His most famous bowling performance for India came in an ODI match against South Africa in the LG Cup in 1999. He returned figures of 10–6–6–5 helping India to victory in that match. Three years later, the performance was rated in the Wisden 100 as the seventh-best ODI bowling performance to that date.

On 21 June 2012, Joshi formally announced his retirement from international and first-class cricket.

== Coaching career ==
Joshi has coached the Hyderabad cricket team and more recently has been a coach for Jammu & Kashmir cricket team. Joshi tasted early success when his Jammu & Kashmir team beat the Ranji giants Mumbai, in the preliminary rounds of 2014–15 Ranji Trophy. Earlier, he had coached his team to the Ranji Trophy Super League Quarter-finals in his debut season as coach from Plate Division.

In December 2015, Joshi was named the spin bowling coach of the Oman cricket team ahead of the 2016 ICC World Twenty20 played in India in March 2016.

In July 2016, Joshi was named as head coach of Assam cricket team next two Ranji Trophy seasons. He replaced his former state teammate Sanath Kumar as the head coach Assam cricket team.

In August 2017, Joshi was named as the spin bowling consultant of Bangladesh cricket team.

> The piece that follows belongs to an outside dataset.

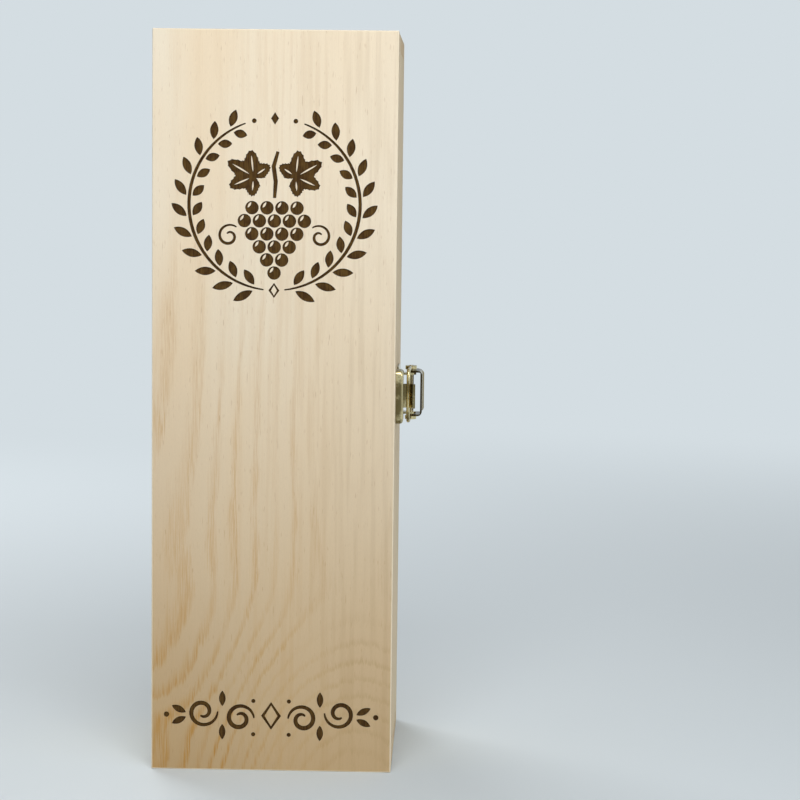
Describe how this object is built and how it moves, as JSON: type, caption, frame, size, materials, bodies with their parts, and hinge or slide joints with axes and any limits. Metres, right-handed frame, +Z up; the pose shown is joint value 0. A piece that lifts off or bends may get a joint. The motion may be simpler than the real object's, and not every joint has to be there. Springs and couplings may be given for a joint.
{
  "type": "wine box",
  "caption": "Tall wooden gift box for one bottle, standing on its end, with a hinged front lid, a toggle latch on the side and a notched neck cradle inside.",
  "frame": {"origin": "middle of the bottom face that the box stands on", "axes": "+Z up along the bottle, -Y the lid's face, +Y the back, -X the hinge wall, +X the latch wall"},
  "size_m": [0.133, 0.11, 0.355],
  "materials": {
    "front_veneer": "sanded pale wood with upright grain",
    "box_wood": "sanded pale wood",
    "latch_brass": "antique pale brass plating",
    "hinge_brass": "antique pale brass plating",
    "pins": "drawn wire",
    "screws": "brass plated"
  },
  "bodies": {
    "tray": {"back_panel": "box_wood", "tray_left_side": "box_wood", "tray_right_side": "box_wood", "tray_top_end": "box_wood", "tray_bottom_end": "box_wood", "neck_cradle": "box_wood", "upper_hinge_tray_leaf": "hinge_brass", "lower_hinge_tray_leaf": "hinge_brass", "upper_hinge_pin": "pins", "lower_hinge_pin": "pins", "tray_hinge_screws": "screws", "latch_base_plate": "latch_brass", "lever_pivot_pin": "pins", "latch_base_screws": "screws"},
    "lid": {"lid_panel": "front_veneer", "lid_left_rail": "box_wood", "lid_right_rail": "box_wood", "lid_top_rail": "box_wood", "lid_bottom_rail": "box_wood", "upper_hinge_lid_leaf": "hinge_brass", "lower_hinge_lid_leaf": "hinge_brass", "lid_hinge_screws": "screws", "strike_plate": "latch_brass", "strike_screws": "screws"},
    "lever": {"latch_lever": "latch_brass"},
    "loop_pin": {"loop_pivot_pin": "pins"},
    "loop": {"latch_loop": "latch_brass"}
  },
  "joints": [
    {"name": "lid_hinge", "type": "hinge", "parent": "tray", "child": "lid", "pos_m": [-0.06005, -0.025, 0.1775], "axis": [0, 0, -1], "range_deg": [0, 180]},
    {"name": "latch_lever_turn", "type": "hinge", "parent": "tray", "child": "lever", "pos_m": [0.0652, -0.017, 0.181], "axis": [0, 0, -1], "range_deg": [0, 100]},
    {"name": "loop_pin_turn", "type": "hinge", "parent": "lever", "child": "loop_pin", "pos_m": [0.0648, -0.013, 0.181], "axis": [0, 0, -1], "range_deg": [-86.5, 0]},
    {"name": "loop_swing", "type": "hinge", "parent": "loop_pin", "child": "loop", "pos_m": [0.0648, -0.013, 0.181], "axis": [0, 0, 1], "range_deg": [0, 90]}
  ],
  "couplings": [
    {"joint": "loop_pin_turn", "follows": "latch_lever_turn", "ratio": -0.86}
  ]
}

In July 2019, he was appointed as the spin bowling coach of the United States national cricket team on a short-term basis.

In January 2023, Joshi was appointed as spin bowling coach of Punjab Kings for the 16th edition of the Indian Premier League.

== Cricket administration ==

The Board of Control for Cricket in India (BCCI) on 4 March 2020 announced the appointment of Joshi as the new chief selector of Indian men's cricket team.

==Outside cricket==
Joshi joined Canara Bank under Sports Quota and is currently serving in the position of Deputy General Manager.